189ep.00 -アゲイン- ◆ANI3oprwOY:2015/04/23(木) 23:50:34 ID:iqjnDWS.


蛍光灯で白色化した無機質な部屋。
息苦しいほどに滅菌された室内。
その外側で、グラハム・エーカーはただ中を眺めている。
治療。研究。探究。検査。隔離。無駄な要素は全て捌けられて、ここは機能するのに必要な単語だけで構成されている。
ただただ機能的に、効率的なためだけの建造物。
窓もなく密閉された空間は清潔すぎて、どこを眺めても変わりばえがなくて。
色とりどりの華も飾りもなく。空の蒼も、遥かな月の光も、ここまでは届かない。
稀な症例の患者の治療と研究を目的とした特別病棟。
最先端の科学によって切り分けられた場所は、まさに異界だった。

そんな現代の結界の中で、なお厳重に隔離された部屋がある。
ガラス張りの四方系に閉じ込められた患者の少女は、外傷もなく置かれたベッドの上で安らかな顔で目を閉じている。
しかし―――小さな体中には、繋がれた大小さまざまなケーブル類。その先に接続している無数の機械装置。
少女の脳波や容体を観測する量子演算型のスーパーコンピューター。
最早少女を生かすために繋いでいるのか、計器同士の繋ぎに少女が使われているのか分からないほどに絡んだ病室。
危篤の老人でも、死病憑きでもこうはなるまいというほどの姿が、少女の状態がどれだけ「手遅れ」なのかを物語っている。

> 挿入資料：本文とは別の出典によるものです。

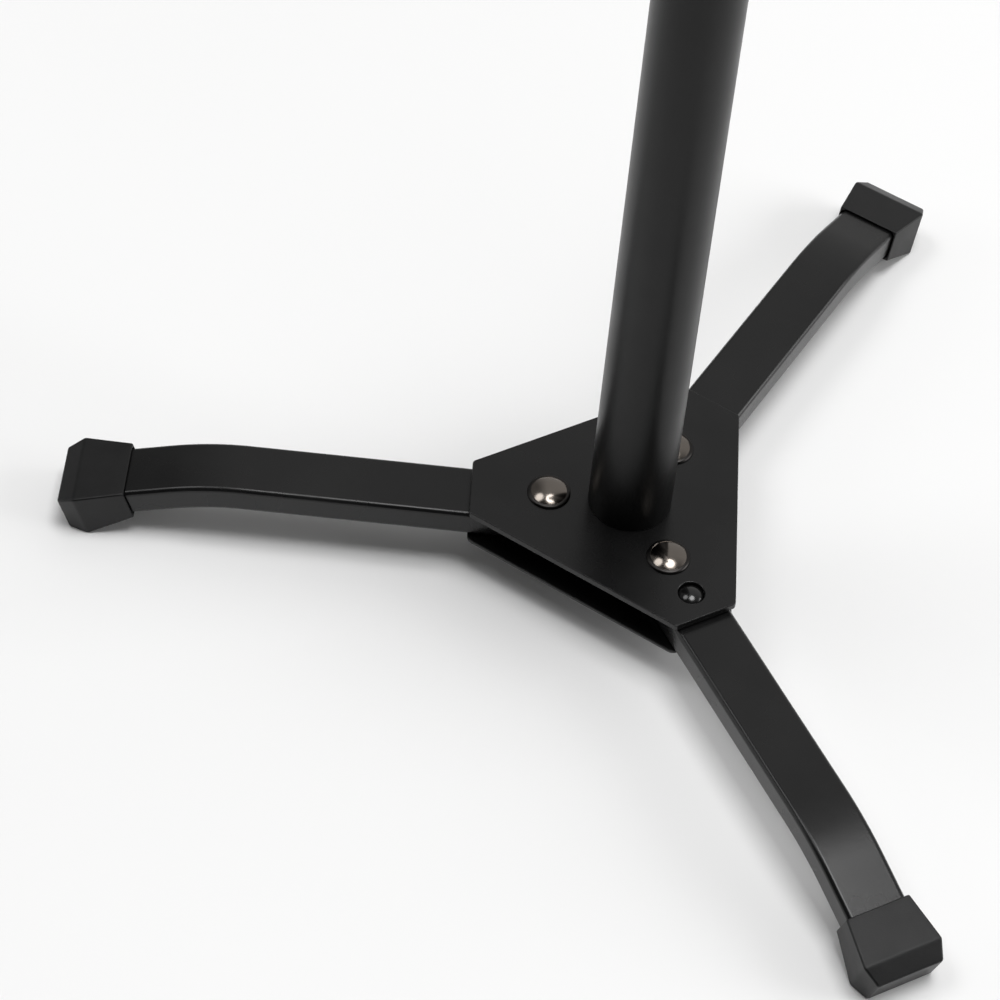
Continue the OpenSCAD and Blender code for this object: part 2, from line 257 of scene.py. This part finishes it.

人工呼吸器をつけられた口は規則正しく息を吸って胸を上下させる。
近隣の医療施設に連れ込まれるまでに少女が負っていた傷はほぼ完治している。
体内の全箇所の激しい損傷。傷ついてない部分を探す方が困難な全損。
重傷と呼ぶのも生温い状態から、少女は回復を遂げた結果は発達した医療技術が脳死に至るまでの猶予を引き延ばしたのもあるが、
そもそもここまでの損壊を負ってもまだ、まがりなりにも生きていたこと自体が既に奇跡といえた。
連絡を受けて搬入された患者を診た医者の誰もが、まだ救命の見込みがあると信じられなかったのだ。

信じていたのは、ただひとり。
血に濡れた修道服に身を包んだ患者を抱えてきた、同じく血だらけのパイロットスーツを着た男のみだけだった。
その男も生きていることが不思議なら、這って動いたと聞けば冗談と笑いたくなるような傷だった。
ユニオン所属の軍人だと後に確認が取れるまでの間、二人を亡霊か何かと目を疑わなかった関係者はいない。
予定していた療養期間を大幅に前倒ししてパイロットとしての行動が承認されるまで回復して退院した様は、それこそ冗談のように映っただろう。

……悪夢のような奇跡は、そこで打ち止めだ。
ユニオン最新鋭の医療技術は少女の一命を取りとめさせたまでで、その意識を取り戻すだけには満たなかった。
筋肉や血管の再生は間に合った。各臓器も壊死になる事態までにはならなかった。
ただ人の意識を司る脳の機能だけは、著しい傷を残したままになっていた。
脳科学とて他部門に劣ってるわけでもないのに、脳細胞の再生だけが遅々として進められない。
何よりも医者達を震撼させたのは、その決定的な破滅の要因が過去観測されたことのない未知の因子によるものだと判明したことだ。
ここまで技術が進み過ぎていなければ分からなかったことだろう。
ウイルスや細菌ですらない、脳を破壊させる毒素以外なにも分からない事実が彼らをさらに恐怖させた。
施設内は軽いパニック状態まで陥るところだったが結局感染性はないものと結論づけられ、
より大きな専門的な治療研究が行われている施設へと搬入されて、俄かに街を騒がせた一件として幕を閉じた。